Norwegian soprano Solveig Kringlebotn receives enthusiastic reviews for her interpretation of the tragic murderess Lady Macbeth at the San Francisco Opera. "Vocal heroics" and "performance of rare tenderness and muscle" are word used to describe Kringlebotn’s achievement.
Solveig Kringlebotn is one of the leading opera singers in Scandinavia, and she has a speciality for Norwegian songs as well as a wide operatic repertoire. She studied at the Norwegian State Academy of Music and the Royal Academy of Opera in Stockholm. She made her operatic debut at the Royal Swedish Opera in 1987 and received the Norwegian Critics' Award for her Mimi in La Bohème in 1990. Since then, Kringlebotn has performed all over the world, and this season, she has already, among other roles, sung Rosalinde in “Die Fledermaus” at the Metropolitan Opera and Lisa in “Pique Dame” at the Liceu in Barcelona.

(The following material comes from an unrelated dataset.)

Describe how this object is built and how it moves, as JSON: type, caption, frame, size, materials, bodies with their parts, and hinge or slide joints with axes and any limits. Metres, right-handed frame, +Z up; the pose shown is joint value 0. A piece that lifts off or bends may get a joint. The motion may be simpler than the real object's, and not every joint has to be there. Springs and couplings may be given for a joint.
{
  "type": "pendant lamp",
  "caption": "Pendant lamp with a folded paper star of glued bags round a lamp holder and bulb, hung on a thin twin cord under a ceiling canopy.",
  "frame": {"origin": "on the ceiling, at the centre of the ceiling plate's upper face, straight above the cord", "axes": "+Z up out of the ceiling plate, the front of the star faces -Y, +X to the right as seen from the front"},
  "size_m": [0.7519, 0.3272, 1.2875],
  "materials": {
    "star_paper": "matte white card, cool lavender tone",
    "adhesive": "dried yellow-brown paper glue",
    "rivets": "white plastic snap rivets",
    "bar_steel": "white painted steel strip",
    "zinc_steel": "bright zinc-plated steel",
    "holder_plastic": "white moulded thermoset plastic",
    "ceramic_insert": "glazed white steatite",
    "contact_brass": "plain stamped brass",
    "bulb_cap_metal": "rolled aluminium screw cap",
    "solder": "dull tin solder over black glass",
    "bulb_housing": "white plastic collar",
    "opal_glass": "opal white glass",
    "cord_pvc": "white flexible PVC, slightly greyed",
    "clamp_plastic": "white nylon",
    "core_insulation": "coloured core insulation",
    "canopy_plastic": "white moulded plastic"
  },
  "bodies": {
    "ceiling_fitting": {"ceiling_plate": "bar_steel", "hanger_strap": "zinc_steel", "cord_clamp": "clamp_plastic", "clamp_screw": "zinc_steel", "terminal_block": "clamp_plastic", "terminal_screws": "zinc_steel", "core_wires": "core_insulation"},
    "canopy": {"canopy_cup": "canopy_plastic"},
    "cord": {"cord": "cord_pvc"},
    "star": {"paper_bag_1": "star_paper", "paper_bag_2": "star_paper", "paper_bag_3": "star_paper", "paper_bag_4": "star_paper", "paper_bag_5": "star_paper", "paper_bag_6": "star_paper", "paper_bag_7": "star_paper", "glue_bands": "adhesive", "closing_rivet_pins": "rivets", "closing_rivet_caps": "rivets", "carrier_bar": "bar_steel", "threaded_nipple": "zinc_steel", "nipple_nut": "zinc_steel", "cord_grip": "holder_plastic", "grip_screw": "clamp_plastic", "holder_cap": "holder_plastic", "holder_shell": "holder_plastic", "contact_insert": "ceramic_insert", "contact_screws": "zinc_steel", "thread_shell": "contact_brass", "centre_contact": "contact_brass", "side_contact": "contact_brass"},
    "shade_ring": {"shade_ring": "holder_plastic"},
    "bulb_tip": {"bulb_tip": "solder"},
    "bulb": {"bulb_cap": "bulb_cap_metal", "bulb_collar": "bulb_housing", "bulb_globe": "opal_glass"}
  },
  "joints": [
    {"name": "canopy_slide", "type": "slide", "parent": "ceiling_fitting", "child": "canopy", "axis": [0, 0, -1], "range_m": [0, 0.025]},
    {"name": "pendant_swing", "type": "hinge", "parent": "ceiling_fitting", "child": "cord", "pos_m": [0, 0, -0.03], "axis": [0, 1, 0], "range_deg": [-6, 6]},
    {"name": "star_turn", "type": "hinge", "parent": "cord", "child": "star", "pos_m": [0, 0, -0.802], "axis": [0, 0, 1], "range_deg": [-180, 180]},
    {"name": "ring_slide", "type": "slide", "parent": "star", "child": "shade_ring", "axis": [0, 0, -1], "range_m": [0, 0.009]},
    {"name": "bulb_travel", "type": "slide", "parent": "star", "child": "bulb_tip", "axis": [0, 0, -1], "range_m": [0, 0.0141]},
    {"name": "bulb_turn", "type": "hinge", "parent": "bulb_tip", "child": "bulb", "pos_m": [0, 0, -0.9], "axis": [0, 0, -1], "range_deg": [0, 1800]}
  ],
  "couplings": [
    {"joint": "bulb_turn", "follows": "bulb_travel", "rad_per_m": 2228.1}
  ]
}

The destiny of the tragic bride
“Lady Macbeth of Mtsensk” by Dmitri Dmitrievich Shostakovich and directed by Johannes Schaaf, is so vividly sensual that it was banned from Shostakovich’s homeland for 30 years. The opera follows the downward spiral of the young bride, Katerina (Lady Macbeth), and her tale of unfulfilled love. Caught between a loveless marriage and Sergei, her manipulative lover, Katerina is driven to kill—first her
father-in-law, then her husband. She confesses to the crimes in a fit of passion, and she and Sergei are banished to Siberia where Katerina realises that her lover has flagrantly exploited her.

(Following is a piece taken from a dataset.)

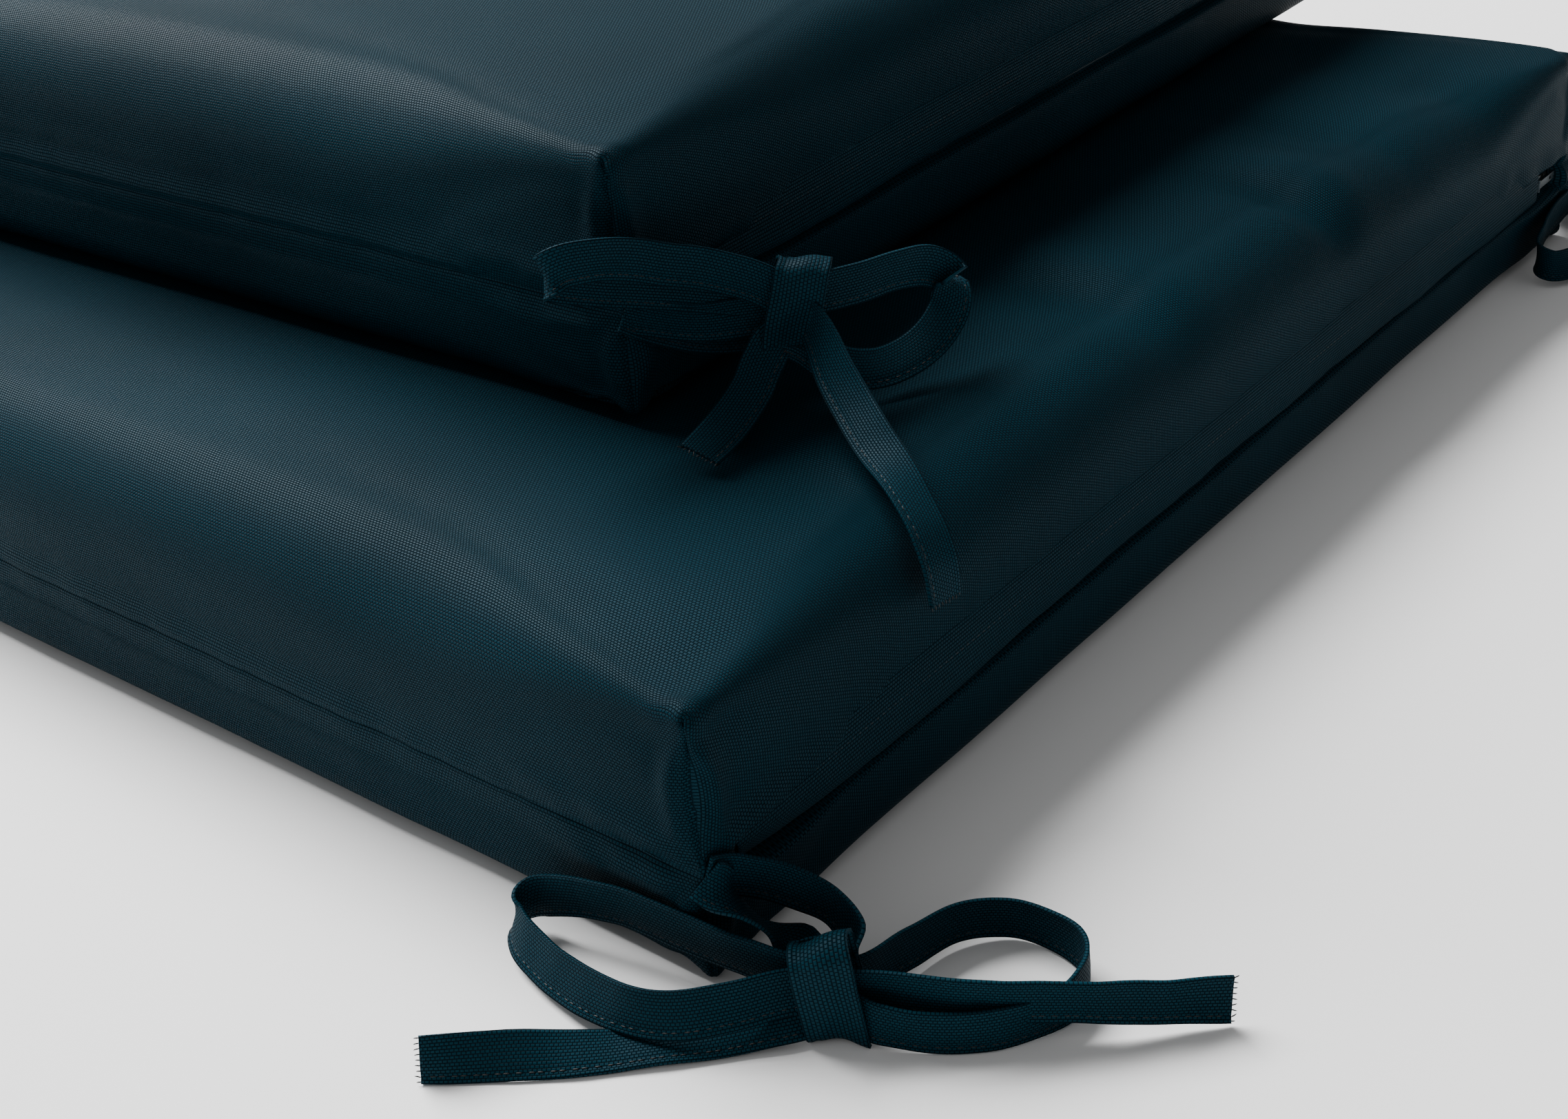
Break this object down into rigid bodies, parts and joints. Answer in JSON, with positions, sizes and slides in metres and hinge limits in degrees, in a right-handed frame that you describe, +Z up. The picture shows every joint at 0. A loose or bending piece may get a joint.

The newspaper San Francisco Gate writes that “to mount this scabrous melodrama about murder and passion in the Russian hinterlands, the company has assembled a large and nearly flawless cast of singers and provided it with incisive artistic leadership”.
Convincing Kringlebotn
About Kringlebotn’s contribution the critic, Joshua Kosman, writes: “the cast, lead by Norwegian soprano, Solveig Kringlebotn in the title role, seemed to inhabit the spirit of the unyielding work – a characteristically Shostakovichian mix of corrosive satire and haunting lyricism – with uncanny specificity”.

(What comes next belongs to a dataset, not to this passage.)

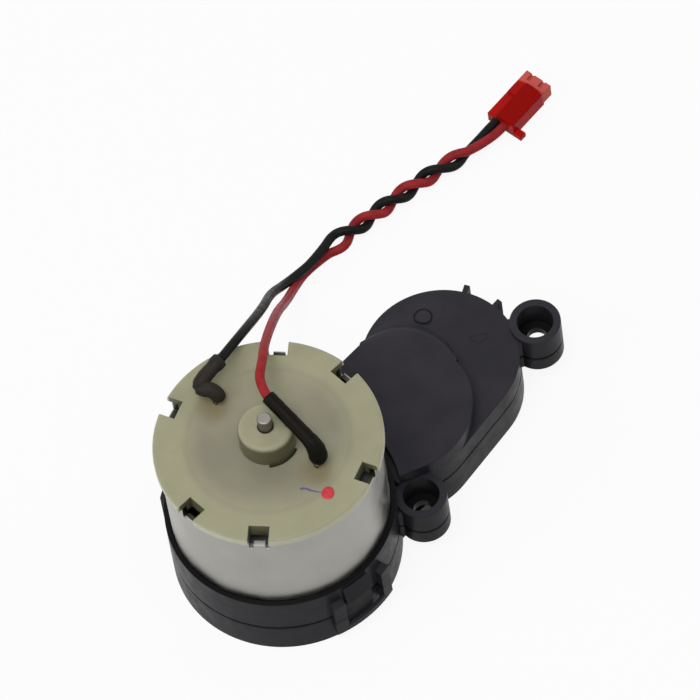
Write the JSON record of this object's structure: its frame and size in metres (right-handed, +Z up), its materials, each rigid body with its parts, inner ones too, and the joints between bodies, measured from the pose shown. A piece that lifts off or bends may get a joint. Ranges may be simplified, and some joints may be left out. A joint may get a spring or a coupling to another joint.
{
  "type": "robot vacuum side brush motor",
  "caption": "Side brush gearmotor: flat round DC motor with a moulded cap on a black snap-fit gear housing, with screw ears, a square output socket underneath and a lead with a connector.",
  "frame": {"origin": "the output axis at the flat underside of the gear housing", "axes": "+X from the motor axis towards the output axis, +Z up from the underside towards the motor cap"},
  "size_m": [0.0954, 0.0472, 0.0375],
  "materials": {
    "black_plastic": "satin moulded",
    "plated_steel": "zinc plated, dull",
    "natural_plastic": "unpigmented, slightly translucent",
    "ferrite": "ground",
    "core_steel": "laminated",
    "copper": "bright",
    "shaft_steel": "ground",
    "bronze": "satin",
    "gear_plastic": "natural white",
    "sleeve": "matt",
    "wire_black": "smooth",
    "wire_red": "smooth",
    "red_plastic": "moulded"
  },
  "bodies": {
    "housing": {"lower_housing": "black_plastic", "upper_housing": "black_plastic", "motor_can": "plated_steel", "end_cap": "natural_plastic", "magnet_front": "ferrite", "magnet_back": "ferrite", "brush_arm_black": "copper", "brush_arm_red": "copper", "front_bearing": "bronze", "rear_bearing": "bronze", "thrust_washers": "gear_plastic", "motor_screws": "shaft_steel", "first_axle": "shaft_steel", "second_axle": "shaft_steel", "output_pin": "shaft_steel", "terminal_black": "bronze", "terminal_red": "bronze", "sleeve_black": "sleeve", "sleeve_red": "sleeve", "wire_black": "wire_black", "wire_red": "wire_red", "wire_pair": "wire_red", "connector_housing": "red_plastic", "connector_contacts": "bronze"},
    "rotor": {"armature_core": "core_steel", "windings": "copper", "motor_shaft": "shaft_steel", "commutator": "copper", "motor_pinion": "bronze"},
    "first_stage": {"first_gear": "gear_plastic"},
    "second_stage": {"second_gear": "gear_plastic"},
    "output": {"output_gear": "gear_plastic"}
  },
  "joints": [
    {"name": "rotor_spin", "type": "hinge", "parent": "housing", "child": "rotor", "pos_m": [-0.0327, 0, 0], "axis": [0, 0, 1], "continuous": true},
    {"name": "first_spin", "type": "hinge", "parent": "housing", "child": "first_stage", "pos_m": [-0.0222, -0.00145, 0], "axis": [0, 0, 1], "continuous": true},
    {"name": "second_spin", "type": "hinge", "parent": "housing", "child": "second_stage", "pos_m": [-0.0107, -0.00147, 0], "axis": [0, 0, 1], "continuous": true},
    {"name": "output_spin", "type": "hinge", "parent": "housing", "child": "output", "pos_m": [0, 0, 0], "axis": [0, 0, 1], "continuous": true}
  ],
  "couplings": [
    {"joint": "first_spin", "follows": "rotor_spin", "ratio": -0.29268},
    {"joint": "second_spin", "follows": "rotor_spin", "ratio": 0.12805},
    {"joint": "output_spin", "follows": "rotor_spin", "ratio": -0.064024}
  ]
}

The Kosman was at first a bit surprised by the choice of Kringlebotn as Lady Mcbeth, but she convinced him fully: “she dispatched the assignment with utter conviction. Her soft-edged singing was best suited for the role’s more lyrical interludes – the Act 1 reverie offered a heart-wretching picture of emotional deprivation – but she rose to more piercing vocal heroic as well”.
Another critic in the Mercury News calls her “The milk-cream-voiced Solveig Kringelborn”.